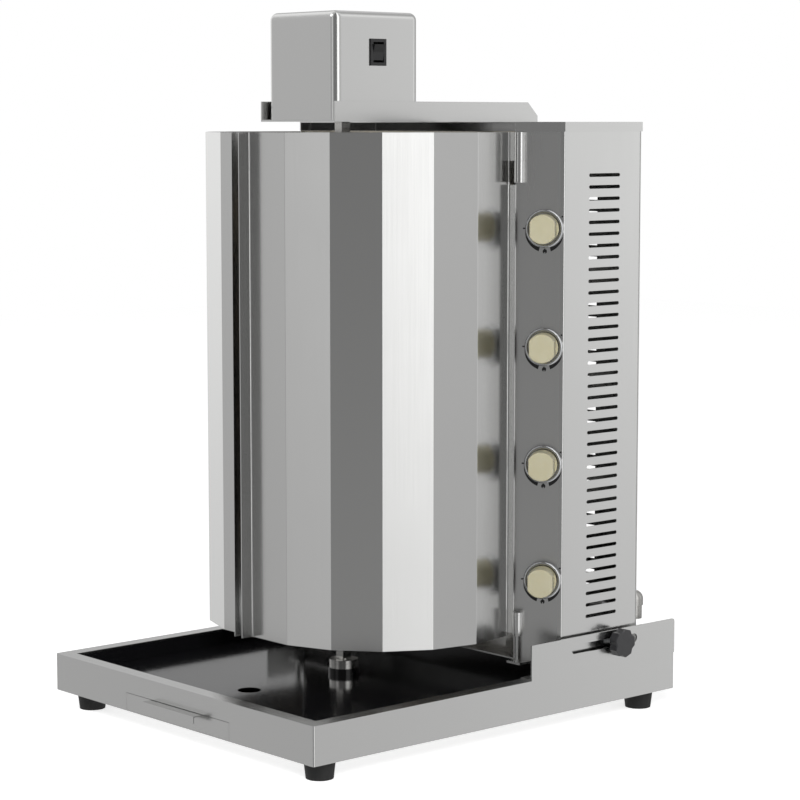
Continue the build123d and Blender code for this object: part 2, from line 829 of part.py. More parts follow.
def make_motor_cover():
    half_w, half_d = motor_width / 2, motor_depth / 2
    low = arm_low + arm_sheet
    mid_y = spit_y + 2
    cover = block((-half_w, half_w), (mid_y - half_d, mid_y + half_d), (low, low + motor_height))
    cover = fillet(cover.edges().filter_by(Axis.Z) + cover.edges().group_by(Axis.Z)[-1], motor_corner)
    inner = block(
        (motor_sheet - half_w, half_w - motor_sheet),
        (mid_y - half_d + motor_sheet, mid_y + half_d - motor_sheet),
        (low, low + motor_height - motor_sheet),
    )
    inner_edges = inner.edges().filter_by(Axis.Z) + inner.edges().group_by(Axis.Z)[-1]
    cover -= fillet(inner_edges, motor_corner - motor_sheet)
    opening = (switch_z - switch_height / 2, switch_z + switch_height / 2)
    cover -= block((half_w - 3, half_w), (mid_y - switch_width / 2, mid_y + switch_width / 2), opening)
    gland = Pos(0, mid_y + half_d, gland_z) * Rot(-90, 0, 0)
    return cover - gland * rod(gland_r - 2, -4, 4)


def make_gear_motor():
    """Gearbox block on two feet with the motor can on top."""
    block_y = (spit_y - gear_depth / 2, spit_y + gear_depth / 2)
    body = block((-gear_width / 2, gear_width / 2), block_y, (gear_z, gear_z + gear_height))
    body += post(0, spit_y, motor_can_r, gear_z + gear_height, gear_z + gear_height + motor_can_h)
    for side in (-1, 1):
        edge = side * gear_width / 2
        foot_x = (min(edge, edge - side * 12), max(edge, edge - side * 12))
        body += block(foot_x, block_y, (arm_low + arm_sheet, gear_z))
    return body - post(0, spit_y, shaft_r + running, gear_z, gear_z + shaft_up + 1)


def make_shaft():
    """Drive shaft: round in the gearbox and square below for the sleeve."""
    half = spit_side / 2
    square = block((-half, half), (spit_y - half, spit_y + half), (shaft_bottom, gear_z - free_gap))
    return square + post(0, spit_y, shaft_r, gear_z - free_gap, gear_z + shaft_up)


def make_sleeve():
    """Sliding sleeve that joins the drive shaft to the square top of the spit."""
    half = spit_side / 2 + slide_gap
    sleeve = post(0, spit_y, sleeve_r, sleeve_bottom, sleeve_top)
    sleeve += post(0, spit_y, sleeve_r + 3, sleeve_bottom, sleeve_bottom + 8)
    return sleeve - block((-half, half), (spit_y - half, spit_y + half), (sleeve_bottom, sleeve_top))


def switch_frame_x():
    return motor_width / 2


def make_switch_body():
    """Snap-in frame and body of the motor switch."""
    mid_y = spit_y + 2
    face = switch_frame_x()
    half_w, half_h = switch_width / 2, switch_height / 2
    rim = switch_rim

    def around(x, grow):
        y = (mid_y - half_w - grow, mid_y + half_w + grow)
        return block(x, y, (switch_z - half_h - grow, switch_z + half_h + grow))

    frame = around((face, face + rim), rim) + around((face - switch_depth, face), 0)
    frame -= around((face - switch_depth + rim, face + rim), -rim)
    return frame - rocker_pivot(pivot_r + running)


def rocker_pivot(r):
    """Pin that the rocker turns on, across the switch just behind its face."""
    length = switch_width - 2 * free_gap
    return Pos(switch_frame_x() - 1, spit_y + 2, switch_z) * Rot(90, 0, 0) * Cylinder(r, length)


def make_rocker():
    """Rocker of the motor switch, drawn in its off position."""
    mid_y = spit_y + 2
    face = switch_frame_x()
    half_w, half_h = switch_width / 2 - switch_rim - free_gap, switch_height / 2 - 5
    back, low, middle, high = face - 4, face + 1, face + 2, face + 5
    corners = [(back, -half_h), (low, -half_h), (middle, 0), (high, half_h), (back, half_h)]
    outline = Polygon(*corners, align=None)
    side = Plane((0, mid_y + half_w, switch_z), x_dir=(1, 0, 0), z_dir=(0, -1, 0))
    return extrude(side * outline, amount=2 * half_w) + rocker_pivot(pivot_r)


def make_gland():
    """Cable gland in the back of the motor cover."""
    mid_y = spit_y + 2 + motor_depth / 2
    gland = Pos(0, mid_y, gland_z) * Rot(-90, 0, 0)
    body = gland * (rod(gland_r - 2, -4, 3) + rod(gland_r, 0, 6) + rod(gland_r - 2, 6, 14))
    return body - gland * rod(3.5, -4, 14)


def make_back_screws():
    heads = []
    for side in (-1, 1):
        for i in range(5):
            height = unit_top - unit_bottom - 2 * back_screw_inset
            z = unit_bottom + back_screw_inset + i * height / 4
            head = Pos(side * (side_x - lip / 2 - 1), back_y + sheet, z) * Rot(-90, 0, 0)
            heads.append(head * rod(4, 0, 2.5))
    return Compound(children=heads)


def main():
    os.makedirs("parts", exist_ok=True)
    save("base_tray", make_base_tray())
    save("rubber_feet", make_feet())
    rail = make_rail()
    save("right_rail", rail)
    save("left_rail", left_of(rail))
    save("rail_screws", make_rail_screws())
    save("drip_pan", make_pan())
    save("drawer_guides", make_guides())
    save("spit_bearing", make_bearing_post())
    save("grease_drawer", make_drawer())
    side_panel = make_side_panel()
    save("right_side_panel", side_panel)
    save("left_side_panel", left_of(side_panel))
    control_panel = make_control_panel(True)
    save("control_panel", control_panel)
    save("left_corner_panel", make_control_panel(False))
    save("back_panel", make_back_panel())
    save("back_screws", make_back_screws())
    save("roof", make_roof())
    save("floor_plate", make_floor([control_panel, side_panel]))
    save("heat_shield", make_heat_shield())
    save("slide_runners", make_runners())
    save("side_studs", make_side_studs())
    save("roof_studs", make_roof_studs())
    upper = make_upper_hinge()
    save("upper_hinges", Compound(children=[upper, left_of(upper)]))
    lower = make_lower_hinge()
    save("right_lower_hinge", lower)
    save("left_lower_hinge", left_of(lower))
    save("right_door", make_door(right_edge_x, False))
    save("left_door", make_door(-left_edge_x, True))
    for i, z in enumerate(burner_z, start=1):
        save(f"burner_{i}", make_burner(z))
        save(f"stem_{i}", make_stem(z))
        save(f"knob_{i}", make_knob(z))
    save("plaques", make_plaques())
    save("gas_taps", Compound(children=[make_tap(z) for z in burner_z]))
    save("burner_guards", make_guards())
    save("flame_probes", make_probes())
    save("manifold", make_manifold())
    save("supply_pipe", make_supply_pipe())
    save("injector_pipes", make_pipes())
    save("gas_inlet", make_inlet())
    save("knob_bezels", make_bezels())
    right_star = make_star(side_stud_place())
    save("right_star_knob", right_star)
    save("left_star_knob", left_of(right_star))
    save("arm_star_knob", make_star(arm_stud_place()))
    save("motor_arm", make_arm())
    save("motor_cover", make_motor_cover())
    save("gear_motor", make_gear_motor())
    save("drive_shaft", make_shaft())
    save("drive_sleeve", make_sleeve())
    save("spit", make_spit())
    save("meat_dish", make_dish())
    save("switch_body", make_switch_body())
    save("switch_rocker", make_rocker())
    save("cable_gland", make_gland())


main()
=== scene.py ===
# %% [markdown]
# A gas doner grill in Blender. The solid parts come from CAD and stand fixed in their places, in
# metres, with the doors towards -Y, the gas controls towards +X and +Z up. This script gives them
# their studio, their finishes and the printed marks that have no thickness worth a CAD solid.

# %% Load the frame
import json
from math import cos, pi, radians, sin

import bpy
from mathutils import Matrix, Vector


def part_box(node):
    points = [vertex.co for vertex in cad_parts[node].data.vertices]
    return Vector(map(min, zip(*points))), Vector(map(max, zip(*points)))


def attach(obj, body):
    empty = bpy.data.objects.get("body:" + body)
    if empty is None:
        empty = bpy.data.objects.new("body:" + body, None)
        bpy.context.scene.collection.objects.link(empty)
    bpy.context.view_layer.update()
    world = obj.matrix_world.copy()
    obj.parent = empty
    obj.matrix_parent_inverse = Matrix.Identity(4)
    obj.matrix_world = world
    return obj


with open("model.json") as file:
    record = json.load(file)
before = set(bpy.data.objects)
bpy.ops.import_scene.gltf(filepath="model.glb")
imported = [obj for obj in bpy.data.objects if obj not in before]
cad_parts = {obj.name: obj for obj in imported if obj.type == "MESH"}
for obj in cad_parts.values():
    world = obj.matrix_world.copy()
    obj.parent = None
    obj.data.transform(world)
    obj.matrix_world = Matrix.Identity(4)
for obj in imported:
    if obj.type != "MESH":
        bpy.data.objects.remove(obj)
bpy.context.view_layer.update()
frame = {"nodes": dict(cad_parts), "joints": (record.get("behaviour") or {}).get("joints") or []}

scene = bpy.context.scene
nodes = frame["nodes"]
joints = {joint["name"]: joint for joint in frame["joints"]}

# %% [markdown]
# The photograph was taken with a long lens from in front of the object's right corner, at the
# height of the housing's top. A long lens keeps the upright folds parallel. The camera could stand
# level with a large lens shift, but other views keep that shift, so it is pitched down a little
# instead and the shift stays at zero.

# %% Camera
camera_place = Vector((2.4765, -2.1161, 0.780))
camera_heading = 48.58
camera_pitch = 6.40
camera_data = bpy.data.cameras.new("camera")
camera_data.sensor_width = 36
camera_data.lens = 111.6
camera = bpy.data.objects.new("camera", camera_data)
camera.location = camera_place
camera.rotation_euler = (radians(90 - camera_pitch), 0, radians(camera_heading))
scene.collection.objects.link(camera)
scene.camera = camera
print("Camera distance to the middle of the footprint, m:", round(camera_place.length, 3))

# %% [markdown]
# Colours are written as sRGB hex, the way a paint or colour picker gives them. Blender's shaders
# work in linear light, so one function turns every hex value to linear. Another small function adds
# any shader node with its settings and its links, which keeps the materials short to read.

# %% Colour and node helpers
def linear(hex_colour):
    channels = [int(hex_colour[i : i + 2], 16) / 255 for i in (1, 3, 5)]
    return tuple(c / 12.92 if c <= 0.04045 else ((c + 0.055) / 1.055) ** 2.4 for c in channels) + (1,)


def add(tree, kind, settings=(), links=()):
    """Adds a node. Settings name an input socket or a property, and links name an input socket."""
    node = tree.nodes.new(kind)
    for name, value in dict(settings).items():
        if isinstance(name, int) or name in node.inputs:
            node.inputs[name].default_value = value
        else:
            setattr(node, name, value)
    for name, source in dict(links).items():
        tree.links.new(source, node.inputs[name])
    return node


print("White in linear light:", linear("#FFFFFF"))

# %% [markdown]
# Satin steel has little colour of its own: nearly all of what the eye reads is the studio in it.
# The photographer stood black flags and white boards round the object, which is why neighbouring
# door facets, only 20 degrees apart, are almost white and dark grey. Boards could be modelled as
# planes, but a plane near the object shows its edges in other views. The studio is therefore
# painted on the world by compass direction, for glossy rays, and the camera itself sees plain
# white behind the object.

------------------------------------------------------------

**BRIEF**
Copy the lines from the start of the data verbatim, stopping after the line containing "return body - post(0, spit_y, shaft_r".

**RESPONSE TO THIS EXERCISE**
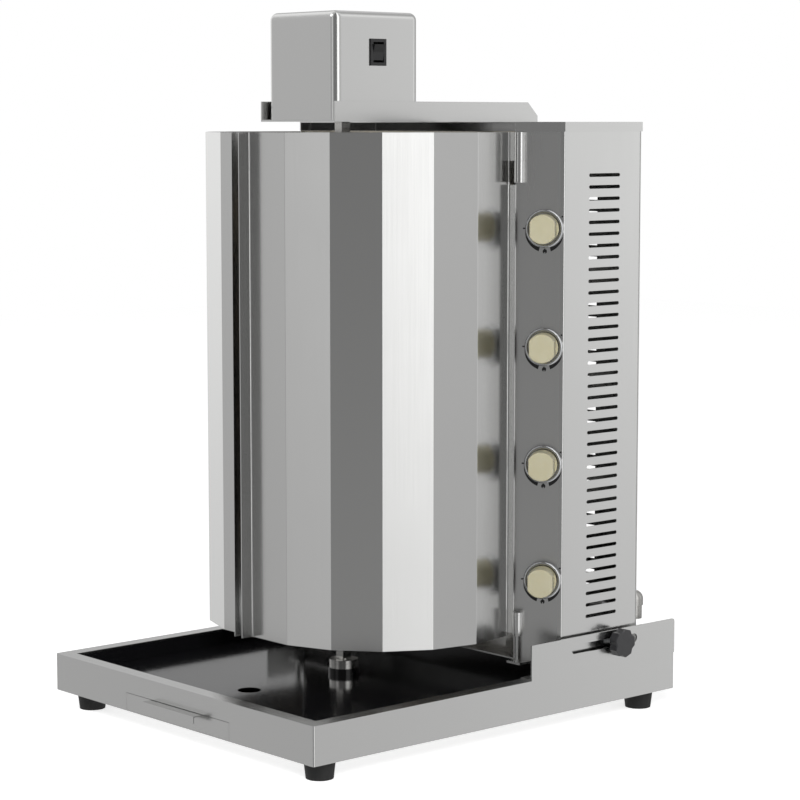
Continue the build123d and Blender code for this object: part 2, from line 829 of part.py. More parts follow.
def make_motor_cover():
    half_w, half_d = motor_width / 2, motor_depth / 2
    low = arm_low + arm_sheet
    mid_y = spit_y + 2
    cover = block((-half_w, half_w), (mid_y - half_d, mid_y + half_d), (low, low + motor_height))
    cover = fillet(cover.edges().filter_by(Axis.Z) + cover.edges().group_by(Axis.Z)[-1], motor_corner)
    inner = block(
        (motor_sheet - half_w, half_w - motor_sheet),
        (mid_y - half_d + motor_sheet, mid_y + half_d - motor_sheet),
        (low, low + motor_height - motor_sheet),
    )
    inner_edges = inner.edges().filter_by(Axis.Z) + inner.edges().group_by(Axis.Z)[-1]
    cover -= fillet(inner_edges, motor_corner - motor_sheet)
    opening = (switch_z - switch_height / 2, switch_z + switch_height / 2)
    cover -= block((half_w - 3, half_w), (mid_y - switch_width / 2, mid_y + switch_width / 2), opening)
    gland = Pos(0, mid_y + half_d, gland_z) * Rot(-90, 0, 0)
    return cover - gland * rod(gland_r - 2, -4, 4)


def make_gear_motor():
    """Gearbox block on two feet with the motor can on top."""
    block_y = (spit_y - gear_depth / 2, spit_y + gear_depth / 2)
    body = block((-gear_width / 2, gear_width / 2), block_y, (gear_z, gear_z + gear_height))
    body += post(0, spit_y, motor_can_r, gear_z + gear_height, gear_z + gear_height + motor_can_h)
    for side in (-1, 1):
        edge = side * gear_width / 2
        foot_x = (min(edge, edge - side * 12), max(edge, edge - side * 12))
        body += block(foot_x, block_y, (arm_low + arm_sheet, gear_z))
    return body - post(0, spit_y, shaft_r + running, gear_z, gear_z + shaft_up + 1)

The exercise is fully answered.